Nowhere to be found was the bracketing of the WWC (Woman's World Cup). Nor any hype for our U.S. Woman's championship records in world competition.  Our men's national team got more coverage in their  futile attempt last year in Brazil.  Our women have done more to promote soccer in the USA than any other TEAM.  I accent 'team' because our WWC has been the epitome of what teamwork is all about.  The documentary on ESPN2 was a tribute to the 1999 champions and their story.  If it's rerun, check it out.  They are champions!!

Monday, June 1, 2015

Irish - Native American Parallels - 5

The Legacy of Land Grabbing

The lies and greed and treachery continue even today. Arizona Senators have sneaked a provision into a military funding bill.  The bill is important and will likely get passed without much scrutiny.  The hidden rider would steal more land from the Apaches and lease it to an Australian- British Company to come in and start mining on sacred land. It's the first time that land grabbing Americans have opted to offer Native lands to a foreign entity.

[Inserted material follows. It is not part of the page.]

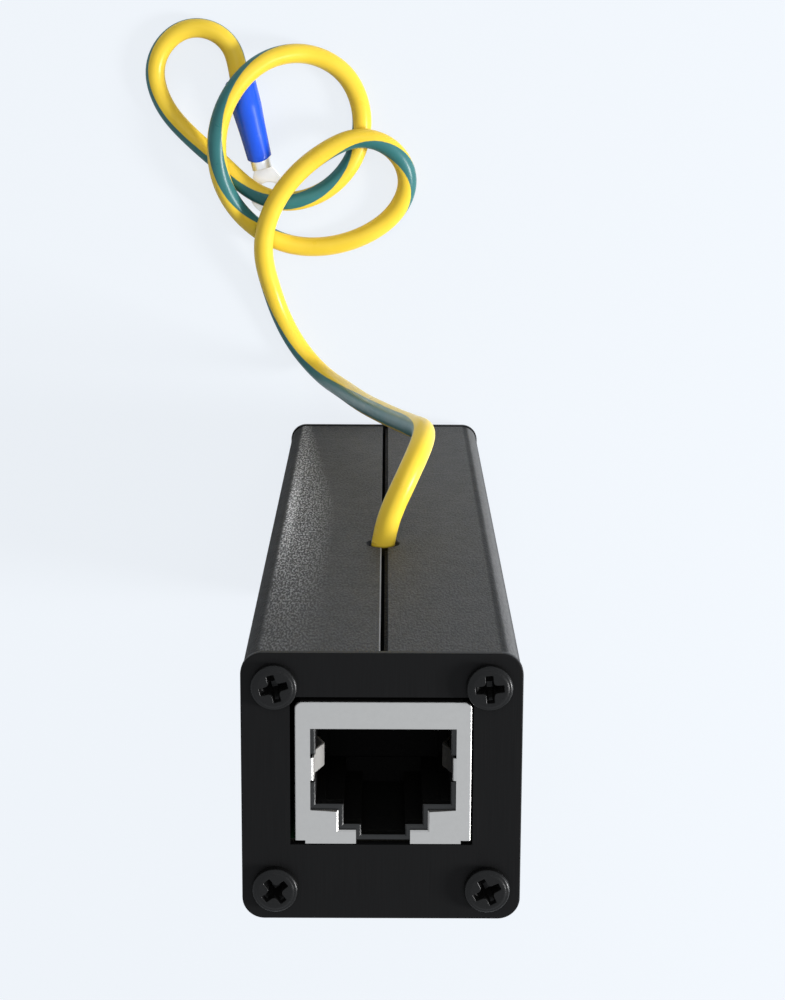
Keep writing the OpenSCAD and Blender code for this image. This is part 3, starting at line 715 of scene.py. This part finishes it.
def easedPiece(node, name, width, foldWidth):
    shape = bmesh.new()
    shape.from_mesh(nodes[node].data)
    flatWithin = math.radians(easing["flatWithin"])
    bmesh.ops.remove_doubles(shape, verts=shape.verts, dist=easing["merged"])
    bmesh.ops.dissolve_limit(shape, angle_limit=flatWithin, verts=shape.verts, edges=shape.edges)
    if foldWidth:
        easeEdges(shape, foldedEdges(shape, node), foldWidth, easing["foldFacets"])
    kind = "socket" if "jack" in node else "other"
    easeEdges(shape, sharpEdges(shape, node), width, easing["facets"][kind])
    mesh = bpy.data.meshes.new(name)
    shape.to_mesh(mesh)
    shape.free()
    mesh.attributes.remove(mesh.attributes["custom_normal"])
    shadeSmooth(mesh, easing["creases"][kind])
    piece = newPiece(name, mesh, slotOf[node], [node])
    flatten = piece.modifiers.new("faceNormals", "WEIGHTED_NORMAL")
    flatten.weight = 100
    flatten.keep_sharp = True
    return piece


eased = {node: easedPiece(node, *sizes) for node, sizes in easedEdges.items()}
print("case, plates, sockets and ring terminal:", len(eased), "pieces")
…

McCain and Flake have joined the legacy of America's greedy leaders (I use the word loosely).  They have joined the infamous ranks of treaty breakers and removal champions like Jefferson, J. Q. Adams, and Mr. Manifest Destiny himself, Ole Hickory, Andrew Jackson.  Our land grabbers follow the traditions of the Tudors, the Stuarts, and the British Champion of removal, Oliver Cromwell.  All firm believers that they possess some divine rights given by a god that those truly entitled to the land do not recognize.

The 'grabbers' included Henry Clay who is thought to have said, "Your theology is wrong so you must give way.  My religion entitles me to take your land, so you must leave."

Part of the 'grabbers' assumed entitlement was for military purposes.  Elizabeth I confiscated Irish land to protect her vulnerable western shore against the Spaniards.  And Ole Hickory quickly removed southern tribes who were allies of the British in earlier wars.

So McCain and Flake continue the shameful tradition, and ironically do so under the guise that it is critical to some military agenda. Gentlemen, I am ashamed of you.